Terapkan Mekanisme PSC
Dalam wawancara terpisah, Corporate Communication Manager Chevron, Dony Indrawan menerangkan bahwa CPI meminta, agar mekanisme penyelesaian perdata sebagaimana dimuat dalam PSC migas yang menjadi landasan operasi CPI di Indonesia, dapat diterapkan dalam penyelesaian kasus bioremediasi ini.
“PSC yang menjadi landasan operasi CPI di Indonesia mengikat secara hukum CPI dan Pemerintah Indonesia.
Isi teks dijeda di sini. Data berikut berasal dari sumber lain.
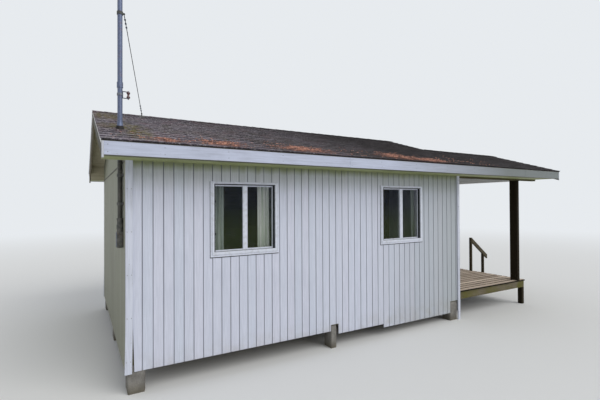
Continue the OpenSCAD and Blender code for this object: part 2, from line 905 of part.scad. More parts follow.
// Upper edge of the handrails at a distance x from the deck's edge
function rail_line(x) = rail_top - x * rail_slope;

// Upper posts stand on the deck's edge, lower posts on the ground beside the strings
module rail_posts() {
    lower = deck_x1 + rail_run - rail_post_w / 2;
    color(rail_grey)
        for (y = [near_post_y, far_post_y]) {
            block(deck_x1 - rail_post_w, deck_x1, y, y + rail_post_w, deck_top, deck_top + rail_h);
            across(y, y + rail_post_w)
                polygon([[lower, 0], [lower + rail_post_w, 0],
                    [lower + rail_post_w, rail_line(rail_run + rail_post_w / 2) - rail_v],
                    [lower, rail_line(rail_run - rail_post_w / 2) - rail_v]]);
        }
}

module handrails() {
    inset = (rail_post_w - rail_t) / 2;
    run = rail_run + rail_tail;
    color(rail_grey)
        for (y = [near_post_y + inset, far_post_y + inset])
            across(y, y + rail_t)
                polygon([[deck_x1, rail_line(0)], [deck_x1 + run, rail_line(run)],
                    [deck_x1 + run, rail_line(run) - rail_v], [deck_x1, rail_line(0) - rail_v]]);
}

module mast() {
    color(zinc) translate([mast_x, mast_off, mast_z0]) cylinder(h = mast_z1 - mast_z0, d = mast_d);
}

// Hooded cap on the mast's top, with its mouth turned down and towards the front
module weatherhead() {
    sleeve = 45;
    hood_r = mast_d / 2 + 24;
    hood_at = [0, -20, 30];
    mouth_r = hood_r - 12;
    mouth_tilt = 115;
    color(zinc)
        translate([mast_x, mast_off, mast_z1])
            difference() {
                union() {
                    translate([0, 0, -sleeve])
                        cylinder(h = sleeve + hood_at[2], r = mast_d / 2 + band_t);
                    translate(hood_at) sphere(r = hood_r);
                    translate(hood_at) rotate([mouth_tilt, 0, 0])
                        cylinder(h = hood_r + mouth_r / 2, r = mouth_r);
                }
                translate([0, 0, -sleeve - past]) cylinder(h = sleeve + past, d = mast_d + 2 * fit);
            }
}

// An upright cylinder that stands on a plane a little over the shingles of the front slope
module upright_on_roof(x, y, r, lift, top_z) {
    base = shingle_line(y) - 2 * r;
    difference() {
        translate([x, y, base]) cylinder(h = top_z - base, r = r);
        along(x - 2 * r, x + 2 * r)
            slope_layer(y - 2 * r, y + 2 * r, shingle_line(0) - 4 * r, shingle_line(0) + lift);
    }
}

// Flashing boot: a plate on the shingles with an upright collar round the mast
module roof_boot() {
    plate_t = 3;
    y0 = mast_off - boot_reach;
    y1 = mast_off + boot_reach;
    top_z = shingle_line(mast_off) + boot_h;
    color(zinc)
        difference() {
            union() {
                along(mast_x - boot_reach, mast_x + boot_reach)
                    slope_layer(y0, y1, shingle_line(0), shingle_line(0) + plate_t);
                upright_on_roof(mast_x, mast_off, mast_d / 2 + band_t, plate_t / 2, top_z);
            }
            mast_hole(lining(0));
        }
}

// The stay's end points: a ball on a band round the mast, and a ball on a foot by the ridge
ball_r = 11;
ball_sink = 3;
ball_lift = 40;
stay_up = [mast_x + mast_d / 2 + band_t + ball_r - ball_sink, mast_off, plate_top + stay_rise];
anchor_y = mid - cap_w * drop - anchor_back;
stay_down = [anchor_off, anchor_y, shingle_line(anchor_y) + ball_lift];

// Draws children standing on +Z at point a, turned to look at point b
module aimed(a, b) {
    d = b - a;
    translate(a) rotate([0, acos(d[2] / norm(d)), atan2(d[1], d[0])]) children();
}

module stay_wire() {
    color(zinc)
        aimed(stay_down, stay_up)
            translate([0, 0, ball_r + fit])
                cylinder(h = norm(stay_up - stay_down) - 2 * (ball_r + fit), d = stay_d);
}

module mast_band(z, h) {
    translate([mast_x, mast_off, z - h / 2])
        difference() {
            cylinder(h = h, r = mast_d / 2 + band_t);
            translate([0, 0, -past]) cylinder(h = h + 2 * past, r = mast_d / 2 + fit);
        }
}

module stay_fittings() {
    foot = 40;
    foot_up = 20;
    foot_t = 6;
    stem_r = 7;
    band_h = 30;
    color(zinc) {
        mast_band(stay_up[2], band_h);
        translate(stay_up) sphere(r = ball_r);
        translate(stay_down) sphere(r = ball_r);
        along(anchor_off - foot, anchor_off + foot)
            slope_layer(anchor_y - 2 * foot, anchor_y + foot_up,
                shingle_line(0), shingle_line(0) + foot_t);
        upright_on_roof(anchor_off, anchor_y, stem_r, foot_t / 2, stay_down[2]);
    }
}

// Spool insulator on a short arm from a band round the mast
module mast_insulator() {
    z = plate_top + insulator_rise;
    band_h = 24;
    arm_r = 6;
    arm_x = mast_d / 2 + band_t / 2;
    flange_r = 18;
    neck_r = 10;
    half = 30;
    color(porcelain) {
        mast_band(z, band_h);
        translate([mast_x + arm_x, mast_off, z]) rotate([0, 90, 0])
            cylinder(h = insulator_reach - arm_x, r = arm_r);
        translate([mast_x + insulator_reach, mast_off, z])
            rotate_extrude()
                polygon([[0, -half], [flange_r, -half], [flange_r, -flange_r], [neck_r, -neck_r],
                    [neck_r, neck_r], [flange_r, flange_r], [flange_r, half], [0, half]]);
    }
}

// Conduit body at the mast's foot, with its hub round the pipe and its back on the wall
module conduit_body() {
    half = mast_d / 2 + band_t + 3;
    color(dark_iron)
        difference() {
            union() {
                block(mast_x - half, 0, mast_off - half, mast_off + half, body_z, body_z + body_h);
                translate([mast_x, mast_off, body_z + body_h])
                    cylinder(h = hub_h, r = mast_d / 2 + band_t);
            }
            translate([mast_x, mast_off, mast_z0]) cylinder(h = body_h + hub_h, d = mast_d + 2 * fit);
        }
}

// Straps that hold the mast pipe to the end wall
module mast_straps() {
    r = mast_d / 2 + band_t;
    ear = 34;
    color(dark_iron)
        for (z = [body_z + body_h + hub_h + strap_rise, soffit_z - strap_drop])
            translate([0, 0, z])
                linear_extrude(strap_h)
                    difference() {
                        union() {
                            translate([mast_x, mast_off]) circle(r = r);
                            translate([mast_x, mast_off - r]) square([-mast_x, 2 * r]);
                            translate([-band_t, mast_off - r - ear]) square([band_t, 2 * (r + ear)]);
                        }
                        translate([mast_x, mast_off]) circle(r = mast_d / 2 + fit);
                    }
}

// The origin is at the middle of the whole part's footprint, on the ground
module set_down() {
    translate([-(x_low + x_high) / 2, -mid, 0]) children();
}

set_down() piers();
set_down() floor_beams();
set_down() floor_joists();
set_down() floor();
set_down() front_wall();
set_down() back_wall();
set_down() left_wall();
set_down() right_wall_front();
set_down() right_wall_back();
set_down() right_wall_over_door();
set_down() front_siding();
set_down() back_siding();
set_down() left_siding();
set_down() right_siding();
set_down() gable_siding();
set_down() corner_boards();
set_down() gable_flashings();
set_down() window_frames();
set_down() window_sashes();
set_down() window_glass();
set_down() curtain_rods();
set_down() curtains();
set_down() door_frame();
set_down() door_leaf();
set_down() door_hinges();
set_down() door_knobs();
set_down() rafters();
set_down() ridge_boards();
set_down() roof_boards();
set_down() shingles();
set_down() ridge_caps();
set_down() fascias();
set_down() rake_boards();
set_down() soffits();
set_down() porch_rafters();
set_down() porch_roof_boards();
set_down() porch_shingles();
set_down() porch_gable();
set_down() porch_beams();
set_down() porch_posts();
set_down() deck_boards();
set_down() deck_frame();
set_down() deck_legs();
set_down() stair_strings();
set_down() stair_treads();
set_down() rail_posts();
set_down() handrails();
set_down() mast();
set_down() weatherhead();
set_down() roof_boot();
set_down() stay_wire();
set_down() stay_fittings();
set_down() mast_insulator();
set_down() conduit_body();
set_down() mast_straps();
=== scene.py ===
"""The looks of a small timber boathouse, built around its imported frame.

Metres. +X runs along the ridge towards the porch, +Y from the front wall to the back wall, +Z up.
"""
import math
import random

import bmesh
import bpy
from mathutils import Matrix, Vector, noise


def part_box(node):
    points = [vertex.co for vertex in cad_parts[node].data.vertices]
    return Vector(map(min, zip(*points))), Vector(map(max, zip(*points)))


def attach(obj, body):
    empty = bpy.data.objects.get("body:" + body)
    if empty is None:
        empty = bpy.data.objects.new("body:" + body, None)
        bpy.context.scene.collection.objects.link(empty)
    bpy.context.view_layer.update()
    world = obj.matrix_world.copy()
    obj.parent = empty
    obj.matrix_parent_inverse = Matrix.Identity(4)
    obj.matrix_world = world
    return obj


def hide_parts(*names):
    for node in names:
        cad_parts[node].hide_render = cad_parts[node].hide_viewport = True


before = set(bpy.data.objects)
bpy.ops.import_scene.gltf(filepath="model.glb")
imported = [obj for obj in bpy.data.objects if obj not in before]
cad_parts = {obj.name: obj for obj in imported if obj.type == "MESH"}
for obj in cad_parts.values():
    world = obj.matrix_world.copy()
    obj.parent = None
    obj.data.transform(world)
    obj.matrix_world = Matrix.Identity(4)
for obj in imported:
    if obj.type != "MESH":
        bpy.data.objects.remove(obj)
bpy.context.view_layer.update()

# Places taken from the frame
WALL_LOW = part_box("front_siding")[0]
WALL_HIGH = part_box("back_siding")[1]
X0, Y0 = WALL_LOW.x, WALL_LOW.y
X1, Y1 = WALL_HIGH.x, WALL_HIGH.y
MID = (Y0 + Y1) / 2
SOFFIT_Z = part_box("soffits")[0].z
DECK_LOW, DECK_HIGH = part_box("deck_boards")
PORCH_MID = (DECK_LOW.y + DECK_HIGH.y) / 2
ROOF_LOW, ROOF_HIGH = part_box("roof_boards")
PORCH_ROOF_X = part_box("porch_roof_boards")[1].x
MAST_LOW, MAST_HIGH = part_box("mast")
MAST = (MAST_LOW + MAST_HIGH) / 2
MAST_R = (MAST_HIGH.x - MAST_LOW.x) / 2

# Slope of both roofs, and the height of the roof boards' upper face over the front wall
PITCH = math.radians(17.5)
COS, SIN, SLOPE = math.cos(PITCH), math.sin(PITCH), math.tan(PITCH)
ROOF_Z = ROOF_HIGH.z - (MID - Y0) * SLOPE
BOARD_T = 0.012
SEAM_PITCH = 0.139
SEAM_W, SEAM_D = 0.004, 0.005

# Shingle tabs, how far they overhang the roof boards, and the share of their tone on their cut edges, as
# painted shade
EDGE_SHADE = 0.3
DRIP = 0.010
EAVE_Y = ROOF_LOW.y - DRIP
EXPOSURE = 0.140
TAB_W = 0.305
TAB_LAP = 0.045
TAB_GAP = 0.006
TAB_T = 0.0045
UNDERLAY = (0.0002, 0.0030)
CAP_WING = 0.128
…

Dalam PSC secara jelas telah memuat mekanisme penyelesaian secara perdata jika ada perselisihan mengenai proyek-proyek dalam pelaksanaan PSC. Kami meminta agar diterapkan mekanisme PSC dalam kasus ini,” terang Dony melalui telpon, Kamis, 19 September 2013.
Menurut Dony, menjadikan sengketa dalam PSC seperti kasus bioremediasi sebagai kasus pidana, padahal sangat jelas PSC adalah kontrak bisnis di ranah hukum perdata, dapat mempengaruhi kepastian hukum di industri migas Indonesia, serta tidak mendukung kepentingan nasional untuk mewujudkan ketahanan energi bagi kelangsungan pembangunan.